Aber genug der Kritik. Es gibt nämlich trotz aller negativen Aspekte einiges was für das Projekt und den EFD als Ganzes spricht:
Nie habe ich so viele coole und weltoffene Menschen getroffen, die sich trotz aller kulturellen Unterschiede, größerer Altersunterschiede und unterschiedlicher sozialer Hintergründe so gut verstehen und bereit sind zusammenzuarbeiten. Die Diskussionen über die Zukunft der EU, die Dinge, die ich über andere Länder und Lebensarten gelernt haben machen das Projekt allein schon lohnenswert. Wir haben jetzt auch deutlich mehr zu tun, die Interventionen in den Schulen machen Spaß und erlauben mir meine Französischkenntnisse und Präsentationsfähigkeiten zu verbessern. Zudem habe ich auch das Gefühl tatsächlich etwas zum Projektziel beizutragen. So konnten wir bereits einige Jugendliche überzeugen auch einen EFD zu machen und bei vielen einen Denkprozess auslösen, sich überhaupt einmal mit der Möglichkeit eines Auslandsaufenthaltes auseinanderzusetzen. Und dann sind da natürlich noch die ganz offensichtlichen Vorteile des EFD: Die Möglichkeit über einen längeren Zeitraum in einem anderen Land zu leben ohne dass dies mit großen Ausgaben verbunden ist, eine Fremdsprache aufzufrischen bzw. in meinem Fall quasi neu zu erlernen, autonom zu leben und Selbständigkeit zu erlernen, sowie eigene Projekte zu entwickeln und neue Menschen kennenzulernen. Alles in allem bereue ich die bisherigen zwei Monate deshalb ganz und gar nicht und sehe auch den verbleibenden Wochen mit Freude entgegen.
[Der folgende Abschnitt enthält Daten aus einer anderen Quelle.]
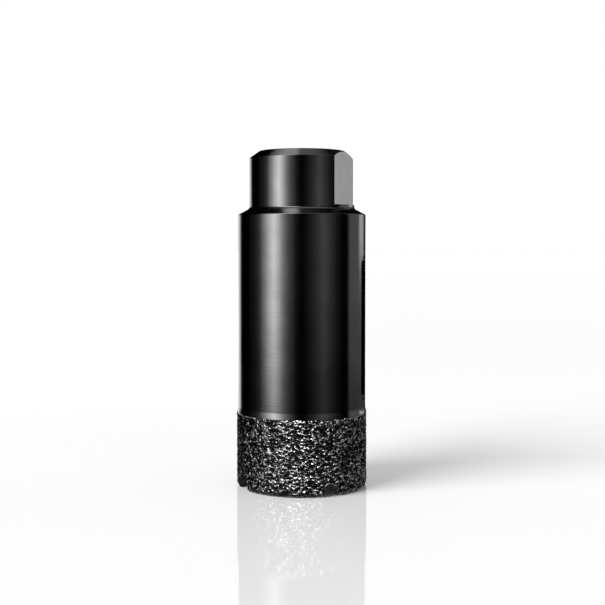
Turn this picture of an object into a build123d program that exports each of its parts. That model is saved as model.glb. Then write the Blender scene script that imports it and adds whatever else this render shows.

Die Erfahrungen, die ich in so kurzer Zeit bereits machen konnte und durfte übertreffen alles, was ich in einem vergleichbaren Zeitraum zu Hause oder an der Universität hätte erleben können. Letztendlich will ich daher den EFD uneingeschränkt empfehlen, denn es gibt schließlich nichts zu verlieren und wenn Probleme auftauchen, so bringen diese in ihrer Lösung ja doch auch immer eine Lernerfahrung mit sich.